I also have video footage of me, at the age of thirteen, with my then short-and-blonde hair spiked up, eyelids and lips darkest black, wearing a fishnet top that I’d borrowed from a friend. At the time we all thought Goth was 'cool', but it just wasn't something we dared to admit to as we were all trying our damnedest to fit in with the other kids at school. Although when I bought a copy of At Death's Door by Jill Thompson, a manga spin-off from Neil Gaiman's The Sandman, featuring Death in all her Gothic glory, all my friends thought it was 'the coolest manga ever'.

This was when I went through my worst fashion phase - bleaching my hair Barbie-blonde rather than my natural dark blonde/mousy brown, wearing white tracksuits, spray-on jeans and pink minidresses - in a doomed attempt to impress the 'popular crowd' at school. I also looked up to the Mansonite girls in the top year, assuming they were Goth with their vivid hair (one girl had orange hair, the other plum purple), heavy boots and black leather trenchcoats worn with school uniform.
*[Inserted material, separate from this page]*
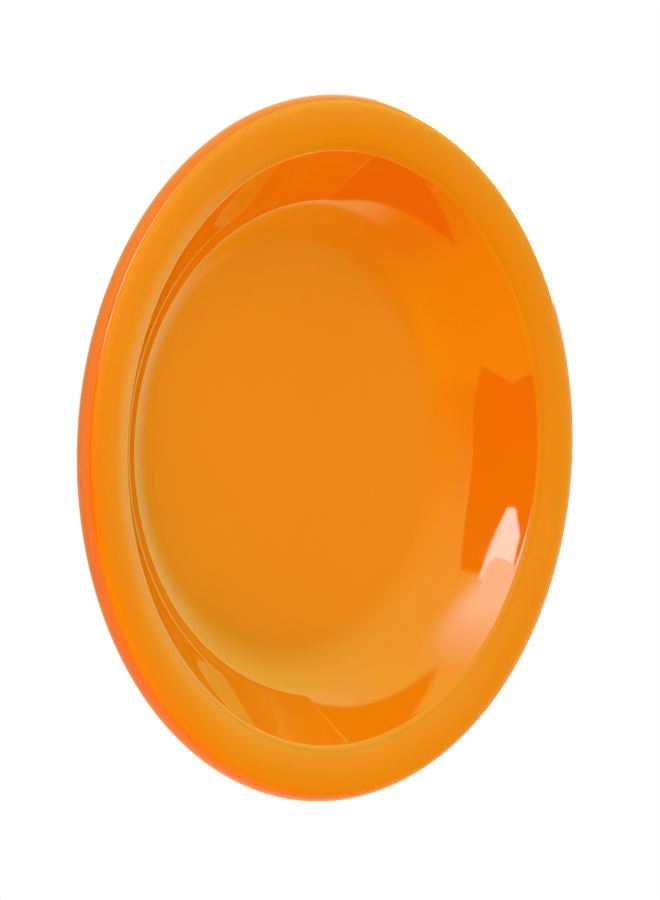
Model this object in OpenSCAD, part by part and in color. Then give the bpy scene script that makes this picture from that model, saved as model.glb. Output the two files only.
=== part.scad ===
// Flying disc, moulded in two shots of the same soft, glossy plastic.
// The flight plate is the first shot: a slightly domed plate with a sloping skirt.
// The rim is the second shot: a wing-shaped ring that wraps and grips the skirt.
// The disc lies as it flies: dome up, hollow side down, and it rests on its band.
// Every section point is [radius from the axis, height above the rest plane], in mm.

/* [Disc] */
// Diameter over the rim's nose
disc_d = 216; // [190:1:270]
// Height of the flat underside's edge above the rest plane
cavity_h = 23.4; // [21:0.1:25]
// Rise of the plate from the edge of its flat part to its centre
dome_rise = 0.8; // [0.3:0.1:2]
// Thickness of the flight plate
plate_t = 2.4; // [1.8:0.1:3.2]

/* [Hollow side] */
// Radius of the large fillet between the flat underside and the sloping wall
fillet_r = 23; // [20:0.5:25]
// Radial distance from the flat underside's edge to the lip's centre
wall_run = 31.6; // [30:0.1:33]
// Radius that the wall is hollowed to in section
wall_r = 200; // [120:5:400]
// Radius of the lip, the edge where the wall turns into the band
lip_r = 3; // [1.5:0.1:3.5]

/* [Rim] */
// Radial distance from the nose's tip to the lip's centre
rim_w = 15.2; // [15:0.1:18]
// Radial distance from the nose's tip to the band's lowest circle
crown_in = 7.2; // [6:0.1:9]
// Radius that the band is crowned to
band_r = 32; // [26:1:45]
// Width of the flat land that the disc rests on
land_w = 1.2; // [0.8:0.1:2]
// Radius of the rounded nose
nose_r = 4.2; // [3:0.1:4.6]
// Radius that the wing, the rim's upper side, is crowned to in section
wing_r = 200; // [120:5:400]

/* [Parting between the shots] */
// Radial distance from the nose's tip to the seam on top
top_seam_in = 33; // [31:0.5:34]
// Radial distance from the nose's tip to the seam on the band
band_seam_in = 15.4; // [15:0.1:15.4]
// Thickness of the skirt that the rim wraps
skirt_t = 2.6; // [2:0.1:3]
// Thickness of the rim's lap over the skirt, at either seam
lap_t = 1.7; // [1.2:0.1:2]
// How far the skirt's dovetail ridge stands into the rim
ridge_h = 1.6; // [1:0.1:2]
// Width of the dovetail ridge at its root
ridge_root = 3; // [2.5:0.1:4]
// Extra width of the dovetail ridge at its crest, on each side
ridge_flare = 0.6; // [0.3:0.1:0.8]

/* [Top side] */
// Number of flight rings raised on the shoulder
ring_count = 4; // [1:1:4]
// Radial distance from the flat part's edge to the innermost flight ring
ring_start = 1.8; // [1.2:0.1:2]
// Distance from one flight ring to the next
ring_pitch = 2.4; // [2:0.1:2.6]
// Width of a flight ring at its foot
ring_w = 1.4; // [1:0.1:1.6]
// Height of a flight ring
ring_h = 0.3; // [0.2:0.05:0.4]
// Radius of the shallow recess round the moulding gate
gate_r = 6; // [4:0.5:10]
// Depth of the gate recess
gate_h = 0.3; // [0.2:0.05:0.4]

/* [Hidden] */
$fn = 180;

plastic = [0.96, 0.49, 0.04];
arc_steps = 8;        // chords in a small or shallow arc of the section
wide_arc_steps = 16;  // chords in the fillet
wall_steps = 4;       // chords in the wall
ring_steps = 4;       // chords in a flight ring

tip_r = disc_d / 2;
lip_c_r = tip_r - rim_w;
flat_r = lip_c_r - wall_run;
dome_r = (flat_r * flat_r + dome_rise * dome_rise) / (2 * dome_rise);
dome_tilt = asin(flat_r / dome_r);
dome_c = [0, cavity_h + dome_rise - dome_r];

// A point at a distance and an angle from a centre, and an arc of such points.
// An arc that carries on from the point before it leaves out its own first point.
function polar(c, r, a) = c + r * [cos(a), sin(a)];
function arc(c, r, from, to, steps, first = 0) =
    [for (i = [first:steps]) polar(c, r, from + (to - from) * i / steps)];
function slope_of(v) = atan2(v[1], v[0]);

// The band is an arc about band_c. Arcs inside it that touch it have their centres
// at a distance band_r less their own radius from band_c.
land_half = asin(land_w / 2 / band_r);
band_c = [tip_r - crown_in, band_r * cos(land_half)];
function centre_in_band(r, radius) =
    let (run = radius - band_c[0], reach = band_r - r)
    [radius, band_c[1] - sqrt(reach * reach - run * run)];
lip_c = centre_in_band(lip_r, lip_c_r);
nose_c = centre_in_band(nose_r, tip_r - nose_r);
lip_join = slope_of(lip_c - band_c);
nose_join = slope_of(nose_c - band_c);

// The point at given distances from p and q, to the right of the way from p to q.
function third_corner(p, q, from_p, from_q) =
    let (span = norm(q - p))
    polar(p, from_p, slope_of(q - p)
        - acos((from_p * from_p + span * span - from_q * from_q) / (2 * from_p * span)));

// The wall is an arc about wall_c that holds the fillet, and touches the lip from outside it.
fillet_c = polar(dome_c, dome_r - fillet_r, 90 - dome_tilt);
wall_c = third_corner(fillet_c, lip_c, wall_r - fillet_r, wall_r + lip_r);
wall_top = slope_of(fillet_c - wall_c);
wall_foot = slope_of(lip_c - wall_c);

// The wing is an arc about wing_c that holds the shoulder and the nose and touches both.
shoulder_r = fillet_r + plate_t;
wing_c = third_corner(fillet_c, nose_c, wing_r - shoulder_r, wing_r - nose_r);
shoulder_join = slope_of(fillet_c - wing_c);
wing_join = slope_of(nose_c - wing_c);

wall_out = polar([0, 0], 1, (wall_top + wall_foot) / 2);
wall_dir = [wall_out[1], -wall_out[0]];

// Where a line from point p along direction u meets a line from point q along direction v.
function meet(p, u, q, v) =
    let (w = q - p, k = (w[0] * v[1] - w[1] * v[0]) / (u[0] * v[1] - u[1] * v[0]))
    p + k * u;

skirt_start = polar(wall_c, wall_r + skirt_t, wall_top);
top_seam_angle = acos((tip_r - top_seam_in - wing_c[0]) / wing_r);
top_seam = polar(wing_c, wing_r, top_seam_angle);
top_step = polar(wing_c, wing_r - lap_t, top_seam_angle);
top_corner = meet(top_step, polar([0, 0], 1, top_seam_angle - 90), skirt_start, wall_dir);
seam_angle = -acos((tip_r - band_seam_in - band_c[0]) / band_r);
band_seam = polar(band_c, band_r, seam_angle);
toe_inner = band_seam + [0, lap_t];
toe_outer = meet(toe_inner, [1, 0], skirt_start, wall_dir);

// The dovetail ridge stands on the middle of the skirt.
ridge_mid = (top_corner + toe_outer) / 2;
ridge = [
    for (p = [[-ridge_root / 2, 0], [-ridge_root / 2 - ridge_flare, ridge_h],
              [ridge_root / 2 + ridge_flare, ridge_h], [ridge_root / 2, 0]])
        ridge_mid + p[0] * wall_dir + p[1] * wall_out
];

// The surface that both shots share, from the seam on top to the seam on the band.
parting = concat([top_seam, top_step, top_corner], ridge, [toe_outer, toe_inner, band_seam]);

function reversed(list) = [for (i = [len(list) - 1:-1:0]) list[i]];

// A point above the top side at a radius: over the shoulder first, and then over the wing.
wing_start_r = polar(wing_c, wing_r, shoulder_join)[0];
function above_arc(c, r, radius, rise) = polar(c, r + rise, acos((radius - c[0]) / r));
function above_top(radius, rise) =
    radius < wing_start_r ? above_arc(fillet_c, shoulder_r, radius, rise)
                          : above_arc(wing_c, wing_r, radius, rise);

// A flight ring is a low rounded ridge, listed here from its outer foot to its inner foot.
ring_radii = [for (i = [0:ring_count - 1]) flat_r + ring_start + i * ring_pitch];
function flight_ring(radius) = [
    for (i = [0:ring_steps])
        above_top(radius + ring_w * (0.5 - i / ring_steps), ring_h * sin(180 * i / ring_steps))
];

gate_tilt = asin(gate_r / (dome_r + plate_t));

// Section of the flight plate: underside outwards, parting upwards, top side inwards.
function plate_underside() = concat(
    arc(dome_c, dome_r, 90, 90 - dome_tilt, arc_steps),
    arc(fillet_c, fillet_r, 90 - dome_tilt, wall_top, wide_arc_steps, 1),
    arc(wall_c, wall_r, wall_top, wall_foot, wall_steps, 1),
    arc(lip_c, lip_r, wall_foot + 180, 360 + lip_join, arc_steps, 1)
);
function plate_top() = concat(
    [for (i = [ring_count - 1:-1:0]) each flight_ring(ring_radii[i])],
    arc(dome_c, dome_r + plate_t, 90 - dome_tilt, 90 - gate_tilt, arc_steps),
    [for (a = [90 - gate_tilt, 90]) polar(dome_c, dome_r + plate_t - gate_h, a)]
);

// Section of the rim: band outwards, round the nose, wing inwards, parting downwards.
function rim_outside() = concat(
    arc(band_c, band_r, seam_angle, -90 - land_half, arc_steps),
    arc(band_c, band_r, -90 + land_half, nose_join, arc_steps),
    arc(nose_c, nose_r, nose_join, 0, arc_steps, 1),
    arc(nose_c, nose_r, 0, wing_join, arc_steps, 1),
    arc(wing_c, wing_r, wing_join, top_seam_angle, arc_steps, 1)
);
function inner_points(list) = [for (i = [1:len(list) - 2]) list[i]];

module flight_plate() {
    color(plastic)
    rotate_extrude()
    polygon(concat(plate_underside(), reversed(parting), plate_top()));
}

module rim() {
    color(plastic)
    rotate_extrude()
    polygon(concat(rim_outside(), inner_points(parting)));
}

flight_plate();
rim();
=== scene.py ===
"""Looks of the flying disc: its two mouldings in glossy orange plastic, seen from the hollow side.

Everything is in metres in the row frame, apart from the section, which is worked out in mm.
The disc lies dome up with its axis on Z. The camera looks up at the hollow side, rolled so
that +X points up in the picture.
"""

import math

import bpy
import numpy as np
from mathutils import Matrix, Vector

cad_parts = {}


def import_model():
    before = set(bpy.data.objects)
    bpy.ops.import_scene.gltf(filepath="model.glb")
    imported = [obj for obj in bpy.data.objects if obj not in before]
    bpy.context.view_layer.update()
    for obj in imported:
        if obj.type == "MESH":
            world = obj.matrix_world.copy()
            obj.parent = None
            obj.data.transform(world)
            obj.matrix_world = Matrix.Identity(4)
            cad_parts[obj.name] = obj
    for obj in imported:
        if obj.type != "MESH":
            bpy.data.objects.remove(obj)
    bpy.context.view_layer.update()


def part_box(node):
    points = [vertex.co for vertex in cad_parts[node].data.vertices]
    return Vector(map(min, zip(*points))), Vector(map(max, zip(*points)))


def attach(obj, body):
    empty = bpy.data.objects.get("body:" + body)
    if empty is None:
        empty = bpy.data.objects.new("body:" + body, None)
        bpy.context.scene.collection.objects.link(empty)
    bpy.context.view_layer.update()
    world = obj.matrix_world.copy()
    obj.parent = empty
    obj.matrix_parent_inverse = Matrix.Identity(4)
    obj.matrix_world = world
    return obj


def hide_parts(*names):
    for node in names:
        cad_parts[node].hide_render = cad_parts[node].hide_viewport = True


MM = 0.001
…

I wanted to dress like them, but I was already getting a load of crap at school because I enjoyed reading and writing and was getting good grades, so I didn't quite dare.

Just after my fourteenth birthday, when my style was heading back towards 'alternative' (hair cropped short and spiked, then dyed purple, my fashion tastes a weird combo of hippie, grunge and punk) and I had left school (the bullying got far too extreme and it was no longer considered safe for me to attend) I once again took the plunge.
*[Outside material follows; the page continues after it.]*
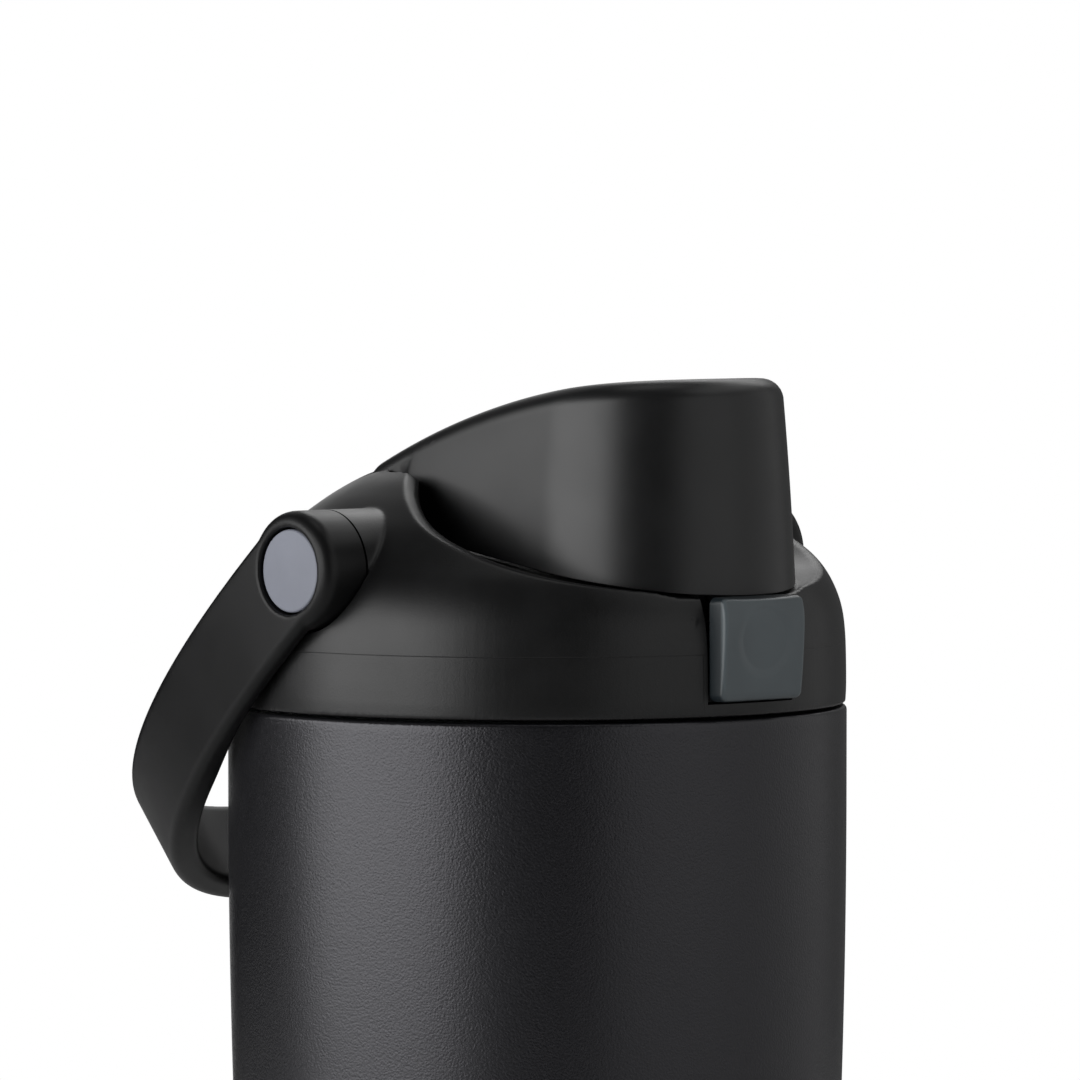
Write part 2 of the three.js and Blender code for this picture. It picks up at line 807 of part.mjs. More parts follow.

In the beginning, I assumed that bands like My Chemical Romance and Evanescence were Goth, but while browsing the net I discovered that I was wrong. So I researched, scouring every forum, every YouTube video for REAL Goth bands. And as soon as I discovered the music, I fell in love with it. Weirdly, though, I'd been listening to some of these bands - Depeche Mode, New Order, Die Krupps - for many years, and counted them among my favourites, never once realising that they were popular amongst the Goth scene.

When I discovered that all the things I've loved since childhood - Halloween, creepy and/or dark music, fantasy stories and art, unusual and dramatic fashion, horror stories, writing stories and poetry - were celebrated in Goth culture, I was totally hooked. And so (cue spooky voice here please) my transformation was complete...

I'm now nineteen, and have never looked back!

Listening to: Party For One - Zeitgeist Zero

3 comments:

sydneysomething said...

Wow, your journey started so much younger than mine!

I was always the odd one out at school, mainly because I couldn't be bothered following fashions and what not and I also ranted on and on to the popular kids about how stupid they were and how I would go to university and they'd be pregnant at 17 (which in most cases has been true!) :P

I used to wear black just mainly because I was so self conscious about my weight, even though I was a waif :P

Anyway when I was around 15 I met a boy who was into metal, and Cradle of filth was my first exposure to gothic culture I guess. I mean, I know they're metal and not goth, but they're lyrics and videos and crap are quite gothic.

I'd always thought I just wasn;t all that into music like everyone else, and I was fine with that and then I discovered music I actually enjoyed listening to, some metal bands, and then ZOMG I found goth and industrial bands and I was so mad that I'd wasted all this time thinking I hated music when I could've been listening to this :P

Then I started wearing band t shirts and tripp pants, and I got myself my first real corset and a massive pair of demonias. I then realised that I was more of a victorian goth and so when I left school and started earning money I went crazy with the clothes :P

Also, I went to a very strict catholic school, so I couldn't have any unnatural hair or piercings or even makeup. Pffft. So yeah, I guess I'm making up for it now :P

LOOOOONNNG comment. :P Sorry. I really like this post :)

ultimategothguide said...

I was the same with music... I listened to the radio and bought those Now whatever CDs because all my friends were into it, but it didn't really... click.

I have moments now when I think, "D'oh, if only I'd paid more attention to the stuff that I DID like, I could have gotten into a subculture that feels like home for me so much sooner!"

I have a Cradle of Filth album... I love the actual music but the vocals drive me round the bend... instrumental COF album, anyone?

Anonymous said...

I think the first time I encountered a goth was my freshmen year of high school but I'm not sure if I met one sooner I don't remember. I actually first started wearing goth inspired outfits in 8th grade, but they were really simple(I wasn't into makeup or hair dying then or now)just a cool tee shirt, some jeans or this one skirt I had and my converse. But by half way through freshmen year my style evolved into a weird goth/ hippie thing every thing was black, dark purple, or tie dyed and I kinda shunned my jeans(I never really liked pants in general)and wore nothing but skirts and these pants I had that from far away looked like a skirt.But my style hasn't changed much since then although I do where more lace now. PS-I loved hearing about how your style evolved.